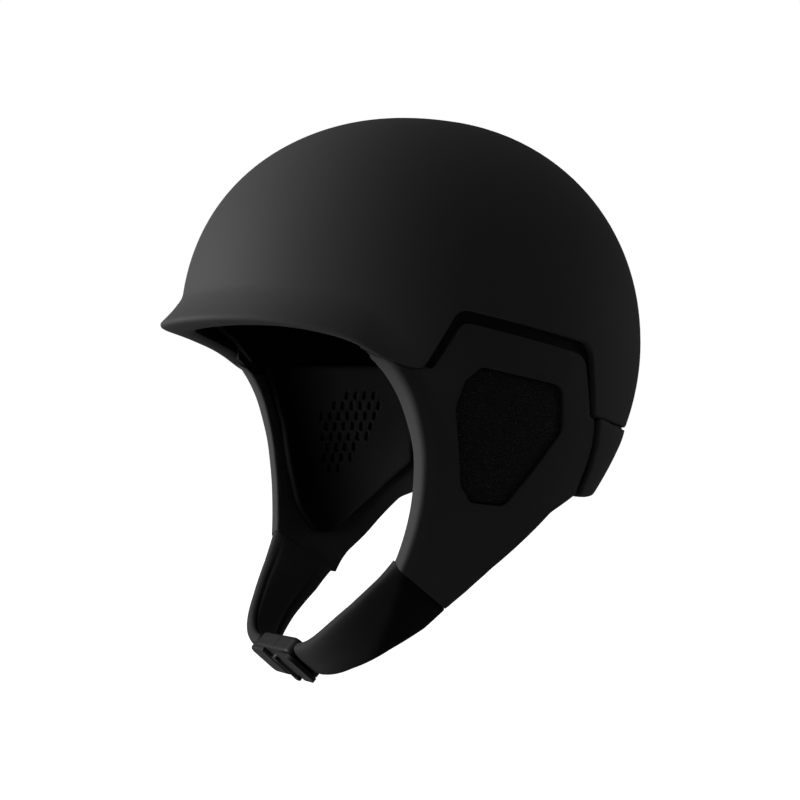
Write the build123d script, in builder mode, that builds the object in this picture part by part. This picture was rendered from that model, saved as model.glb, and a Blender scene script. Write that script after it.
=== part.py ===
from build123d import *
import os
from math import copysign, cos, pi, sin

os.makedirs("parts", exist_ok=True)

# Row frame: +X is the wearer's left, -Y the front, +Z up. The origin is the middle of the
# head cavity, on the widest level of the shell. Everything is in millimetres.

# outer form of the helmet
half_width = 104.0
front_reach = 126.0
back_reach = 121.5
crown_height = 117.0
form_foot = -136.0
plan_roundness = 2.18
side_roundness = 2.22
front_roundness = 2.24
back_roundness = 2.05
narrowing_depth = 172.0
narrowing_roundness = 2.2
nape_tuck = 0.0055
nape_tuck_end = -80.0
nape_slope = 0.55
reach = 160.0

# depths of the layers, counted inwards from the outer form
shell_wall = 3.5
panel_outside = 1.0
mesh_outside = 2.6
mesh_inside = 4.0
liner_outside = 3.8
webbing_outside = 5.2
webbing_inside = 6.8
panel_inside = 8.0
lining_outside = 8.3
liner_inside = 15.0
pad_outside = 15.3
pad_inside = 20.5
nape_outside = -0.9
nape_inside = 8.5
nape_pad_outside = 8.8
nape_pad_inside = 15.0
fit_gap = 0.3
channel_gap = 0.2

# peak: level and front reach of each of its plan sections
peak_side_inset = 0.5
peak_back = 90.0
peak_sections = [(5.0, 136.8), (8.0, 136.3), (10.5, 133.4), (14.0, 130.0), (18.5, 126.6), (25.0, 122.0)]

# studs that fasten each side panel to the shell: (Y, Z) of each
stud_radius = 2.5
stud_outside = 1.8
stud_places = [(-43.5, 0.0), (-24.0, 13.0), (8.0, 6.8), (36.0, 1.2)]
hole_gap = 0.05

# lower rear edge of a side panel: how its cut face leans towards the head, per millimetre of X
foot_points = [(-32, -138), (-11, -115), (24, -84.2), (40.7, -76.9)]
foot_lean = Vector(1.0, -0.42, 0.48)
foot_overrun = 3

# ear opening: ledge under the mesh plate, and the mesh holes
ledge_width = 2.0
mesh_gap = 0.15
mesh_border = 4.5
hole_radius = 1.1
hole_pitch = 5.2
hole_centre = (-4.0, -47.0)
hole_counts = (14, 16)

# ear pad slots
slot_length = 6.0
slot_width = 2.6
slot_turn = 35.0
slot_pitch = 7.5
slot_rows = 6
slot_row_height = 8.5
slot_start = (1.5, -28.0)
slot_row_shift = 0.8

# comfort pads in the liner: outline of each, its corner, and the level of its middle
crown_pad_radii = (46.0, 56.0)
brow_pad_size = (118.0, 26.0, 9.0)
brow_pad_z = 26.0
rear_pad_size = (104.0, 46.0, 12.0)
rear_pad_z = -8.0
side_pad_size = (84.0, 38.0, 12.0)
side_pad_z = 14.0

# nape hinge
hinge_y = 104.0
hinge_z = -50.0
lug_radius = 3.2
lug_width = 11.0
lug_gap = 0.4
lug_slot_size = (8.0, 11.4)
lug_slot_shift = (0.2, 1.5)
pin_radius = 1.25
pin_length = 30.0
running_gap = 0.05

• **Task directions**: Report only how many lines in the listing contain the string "that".

• **Solved problem**: 2